Tuesday, March 22, 2022
On Saturday, March 19, 2022, residents in the county dropped off donations at the 18 Stuff the Bus locations, adding up to 14,273 pounds of food donated on that one day. This was less than the last two collection day, 15,415.68 pounds collected on Sept 11, 2021; and 14,526.36 pounds collected on Oct. 9, 2021. If you were unable to give in person, you can Stuff the Bus virtually by visiting Volunteer Fairfax's Stuff the Bus Donation Page, https://www.volunteerfairfax.org/home/stuff-the-bus-virtual-food-drive/
Items such as canned goods, pasta, beans and diapers supported various local nonprofit organizations including, LINK and SHARE of McLean at the Great Falls Library and McLean Government Center sites, and Cornerstones and Committee for Helping Others (CHO) at the Hunter Mill District Supervisor's Office.
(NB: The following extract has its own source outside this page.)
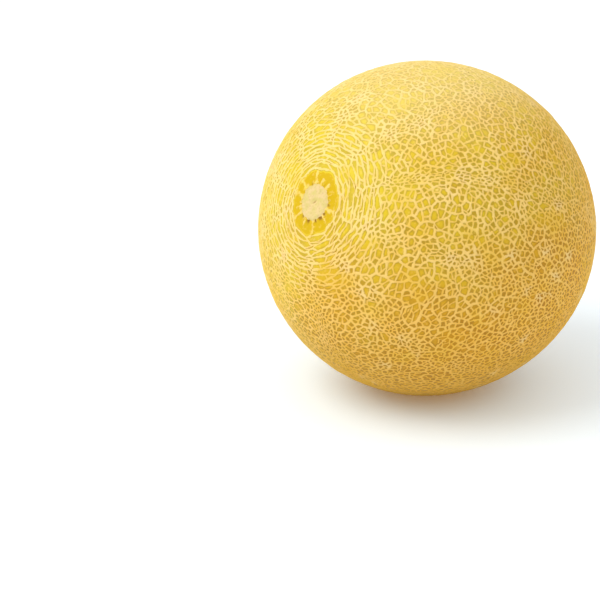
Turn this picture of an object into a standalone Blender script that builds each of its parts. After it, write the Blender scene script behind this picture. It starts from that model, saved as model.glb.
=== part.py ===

Fairfax County Stuff the Bus is a collaboration between Fairfax County Government and local nonprofits. The event started in 2011 in response to a desperate need to assist local food pantries refilling their shelves after the holidays. Now in its 11th year, Stuff the Bus continues to support food assistance efforts for families and households.
"Stuff the Bus started well before the pandemic to combat hunger in our community. That need has only grown these past few years,” said Chairman Jeffrey McKay (D-At-Large) Fairfax County Board of Supervisors. "I am so thankful for our nonprofit partners working tirelessly to distribute food to our residents, as well as the extraordinary generosity of our residents who always make this event successful."
According to Supervisor Walter Alcorn (D- Hunter Mill), the Stuff the Bus is a proven and successful countywide food collection effort to assist the many nonprofits that are on the front lines in addressing food insecurity. “This includes two Hunter Mill District nonprofits – Cornerstones and CHO (Committee for Helping Others). Through the years our residents have generously donated literally tons of food," Alcorn said.
Financial contributions, according to the Fairfax County website, are good for a variety of reasons. Among other things, monetary gifts enable food banks to buy culturally appropriate items, allowing them to better fulfill the requirements of the different populations they serve.
Canned and dried food are essential components of food pantries, but a healthy diet also includes fresh fruits and vegetables, low-fat dairy products, and lean proteins, which cannot be obtained via food drives. Having cash on hand also allows food pantries to keep their shelves stocked at times of year when contributions are low.
Stuff the Bus has gathered over 220 tons of food to serve Fairfax County residents facing food insecurity since its start.